During 1710–11 Whitby was engaged in refuting the Calvinistic positions of John Edwards. In 1710 he wrote his Discourse on the Five Points (on the Five Points of Calvinism) which eventually drew Calvinist responses from English Baptist John Gill in his The Cause of God and Truth (1735) and American Congregationalist Jonathan Edwards in his Freedom of the Will (1754).

Whitby is usually ranked as an Arminian. However, his views regarding original sin were not in line with historical Arminianism. In the Bangorian controversy he wrote (1714 and 1718) in defence of Benjamin Hoadly. On the doctrine of our Lord's deity, which he had defended in 1691 and had upheld throughout his New Testament commentary (1703), he was affected by the treatise (1712) of Samuel Clarke, as shown by his later criticisms of George Bull and Daniel Waterland.

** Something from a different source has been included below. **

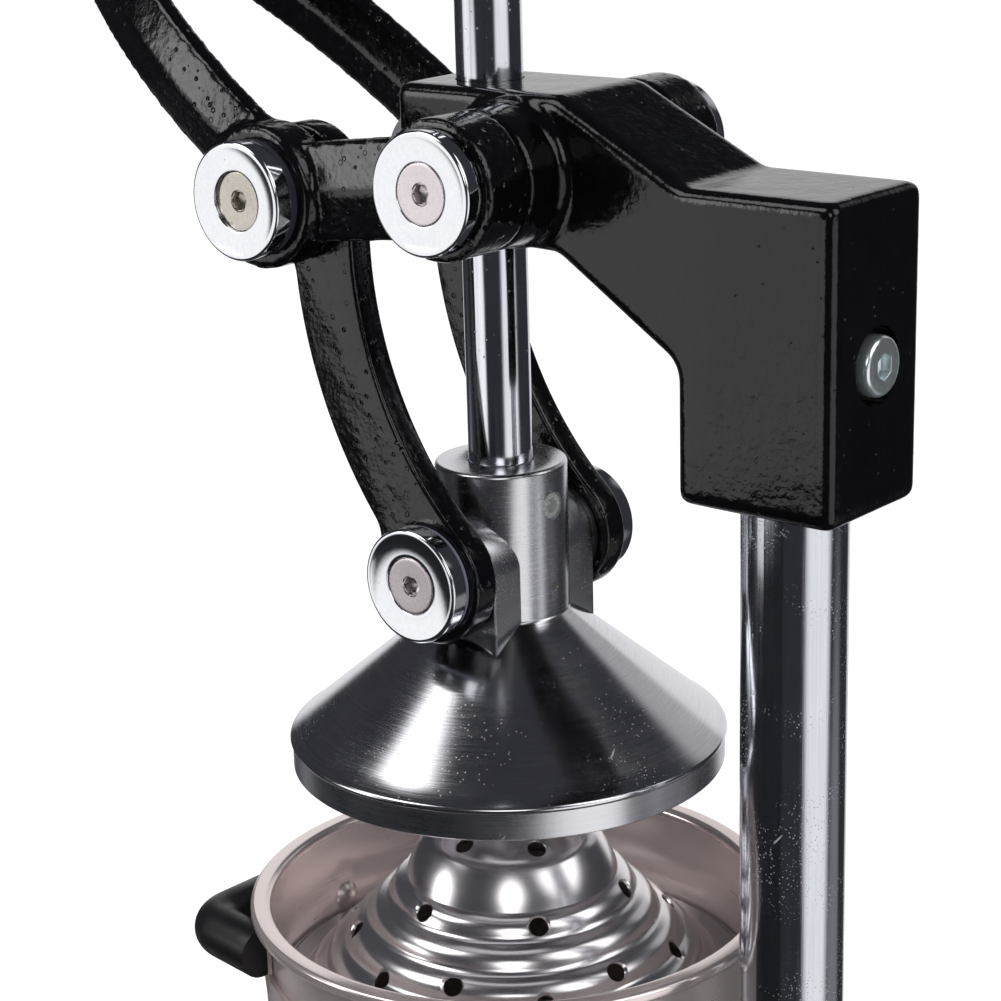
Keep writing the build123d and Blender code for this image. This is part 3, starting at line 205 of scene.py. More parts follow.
class MaterialGraph(Graph):
    """Graph of one material round a Principled shader, with patterns on Object coordinates."""

    def __init__(self, name: str) -> None:
        """Start a material.

        Args:
            name: Name of the material.
        """
        super().__init__(bpy.data.materials.new(name))
        shader = self.add("ShaderNodeBsdfPrincipled")
        self.inputs = shader.inputs
        self.feed(self.add("ShaderNodeOutputMaterial").inputs["Surface"], shader.outputs[0])

    def set(self, name: str, source: Socket | float | Sequence[float]) -> None:
        """Feed one input of the shader."""
        self.feed(self.inputs[name], source)

    def place(self, centre: Point = (0, 0, 0), turn: Point = (0, 0, 0), scale: Point = (1, 1, 1)) -> Socket:
        """Object coordinates measured from a centre, then turned and scaled.

        Args:
            centre: Point of the frame that becomes the origin, in metres.
            turn: Turn about X, Y and Z, in degrees.
            scale: Scale along each axis after the turn.

        Returns:
            The vector socket.
        """
        shift = self.add("ShaderNodeVectorMath", operation="SUBTRACT")
        self.feed(shift.inputs[0], self.add("ShaderNodeTexCoord").outputs["Object"])
        self.feed(shift.inputs[1], centre)
        mapping = self.add("ShaderNodeMapping", vector_type="POINT")
        self.feed(mapping.inputs["Vector"], shift.outputs[0])
        self.feed(mapping.inputs["Rotation"], [math.radians(a) for a in turn])
        stretch = self.add("ShaderNodeVectorMath", operation="MULTIPLY")
        self.feed(stretch.inputs[0], mapping.outputs[0])
        self.feed(stretch.inputs[1], scale)
        return stretch.outputs[0]

    def parts(self, vector: Socket) -> Sequence[Socket]:
        """Split a vector.

        Args:
            vector: The vector.

        Returns:
            Its x, y and z.
        """
        node = self.add("ShaderNodeSeparateXYZ")
        self.feed(node.inputs[0], vector)
        return node.outputs

    def turned(self, axis_point: Point, across: float, round_about: float) -> Socket:
        """Coordinates that run round a vertical axis, for turning marks.

        Args:
            axis_point: Point on the axis, in metres.
            across: Scale across the marks.
            round_about: Scale along the marks.

        Returns:
            A vector of radius and height across the marks and of angle along them.
        """
        x, y, z = self.parts(self.place(axis_point))
        radius = self.math("SQRT", self.math("ADD", self.math("MULTIPLY", x, x), self.math("MULTIPLY", y, y)))
        angle = self.math("ARCTAN2", y, x)
        joined = self.add("ShaderNodeCombineXYZ")
        for socket, number, scale in zip(joined.inputs, (radius, z, angle), (across, across, round_about)):
            self.feed(socket, self.math("MULTIPLY", number, scale))
        return joined.outputs[0]

    def noise(self, vector: Socket, scale: float, detail: float = 2.0, rough: float = 0.5) -> Socket:
        """Add soft noise.

        Args:
            vector: Coordinates.
            scale: Swells per metre.
            detail: Number of finer layers.
            rough: Share of the finer layers.

        Returns:
            A number between 0 and 1.
        """
        node = self.add("ShaderNodeTexNoise")
        for name, source in (("Vector", vector), ("Scale", scale), ("Detail", detail), ("Roughness", rough)):
            self.feed(node.inputs[name], source)
        return node.outputs["Fac"]

    def cells(self, vector: Socket, scale: float) -> Socket:
        """Measure to the nearest of scattered points.

        Args:
            vector: Coordinates.
            scale: Points per metre.

        Returns:
            The distance, in cell sizes.
        """
        node = self.add("ShaderNodeTexVoronoi", feature="F1")
        self.feed(node.inputs["Vector"], vector)
        self.feed(node.inputs["Scale"], scale)
        return node.outputs["Distance"]

    def blend(self, factor: Socket, first: Point, second: Point) -> Socket:
        """Mix two colours.

        Args:
            factor: Share of the second.
            first: Linear colour at 0.
            second: Linear colour at 1.

        Returns:
            The colour.
        """
        node = self.add("ShaderNodeMix", data_type="RGBA")
        colours = [socket for socket in node.inputs if socket.type == "RGBA"]
        self.feed(node.inputs[0], factor)
        self.feed(colours[0], rgb(*first))
        self.feed(colours[1], rgb(*second))
        return next(socket for socket in node.outputs if socket.type == "RGBA")

    def between(self, low: float, high: float, soft: float = 0.0002) -> Socket:
        """Mark the band between two heights of the frame.

        Args:
            low: Lower height, in metres.
            high: Upper height.
            soft: Half of the width over which the mark fades.

        Returns:
            A mask, 1 in the band and 0 outside it.
        """
        height = self.parts(self.place())[2]
        return self.math("MULTIPLY", self.remap(height, low - soft, low + soft),
                         self.remap(height, high - soft, high + soft, 1.0, 0.0))

    def bump(self, height: Socket, depth: float, strength: float = 1.0,
             under: Socket | None = None) -> Socket:
        """Bump of a height between 0 and 1.

        Args:
            height: Height socket.
            depth: Height of a full step, in metres.
            strength: Share of the effect.
            under: Normal of a coarser bump below this one.

        Returns:
            The normal socket.
        """
        node = self.add("ShaderNodeBump")
        for name, source in (("Height", height), ("Distance", depth), ("Strength", strength)):
            self.feed(node.inputs[name], source)
        if under is not None:
            self.feed(node.inputs["Normal"], under)
        return node.outputs[0]

    def dents(self, mask: Socket, depth: float, strength: float, under: Socket) -> Socket:
        """Bump that sinks where a mask is 1."""
        return self.bump(self.math("SUBTRACT", 1.0, mask), depth, strength, under)

    def specks(self, scale: float, size: float, stretch: Point = (1, 1, 1),
               turn: Point = (0, 0, 0)) -> Socket:
        """Scatter small marks.

        Args:
            scale: Marks per metre along an unstretched axis.
            size: Radius of a mark, in cell sizes.
            stretch: Scale along each axis, where a small number makes a long mark.
            turn: Turn of the pattern, in degrees.

        Returns:
            A mask, 1 on a mark and 0 beside it.
        """
        return self.remap(self.cells(self.place(turn=turn, scale=stretch), scale), size, size * 0.7)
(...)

A later Latin dissertation (1714) rejects the authority of the fathers as interpreters of Scripture, or as entitled to determine controversies respecting the Trinity. He had been led to this position by his antagonism (1707) to the arguments on which Henry Dodwell the elder based his rejection of the natural immortality of the soul. He made further use of it in criticisms directed (1718) against Bull and (1720–1) Waterland.

The extent of his departure from conventional opinion was not revealed till the posthumous publication in April 1727 of his Last Thoughts, which he calls his 'retractation,' and which 'clearly shows his unitarianism'.

Concerning the Whitby's position in respect of the Roman Catholic Church, he published the 1674 pamphlet A discourse concerning the idolatry of the Church of Rome, which was followed by A treatise in confutation of the Latin service practised and, by the order of the Trent Council, continued in the Church of Rome and also by The fallibility of the Roman Church : demonstrated from the manifest error of the 2d Nicene & Trent councils : which assert that the veneration and honorary worship of images is a tradition primitive and apostolical (London, 1687). At least from 1699 until 1702, Whitby was also a close friend and an epistolary correspondent of John Locke (1632 – 28 October 1704), which a short time before was returned from Netherlands to the Lady Masham's country house in Essex.

==Views on the Millennium==

Whitby is considered by many to have systematised postmillennialism, even if seeds of this millennialist belief were sown long before with persons such as Augustine. Although Whitby may have been an Arminian minister, postmillennialism is now commonly associated with Calvinist and Covenantal churches, specifically Reconstructionist churches.

Clarence Larkin wrote:

"...a new interpretation of the Millennial Reign of Christ was demanded. This interpretation was furnished by the Rev. Daniel Whitby (1638–1726), a clergyman of the Church of England, who claimed that in reading the promises made to the Jews in the Old Testament of their restoration as a nation, and the re-establishment of the Throne of David, he was led to see that these promises were spiritual and applied to the Church. This view he called a 'New Hypothesis.'...
"His 'New Hypothesis' was that by the preaching of the Gospel Mohammedanism would be overthrown, the Jews converted, the Papal Church with the Pope (Antichrist) would be destroyed, and there would follow a 1000 years of righteousness and peace known as the Millennium; at the close of which there would be a short period of Apostasy, ending in the return of Christ."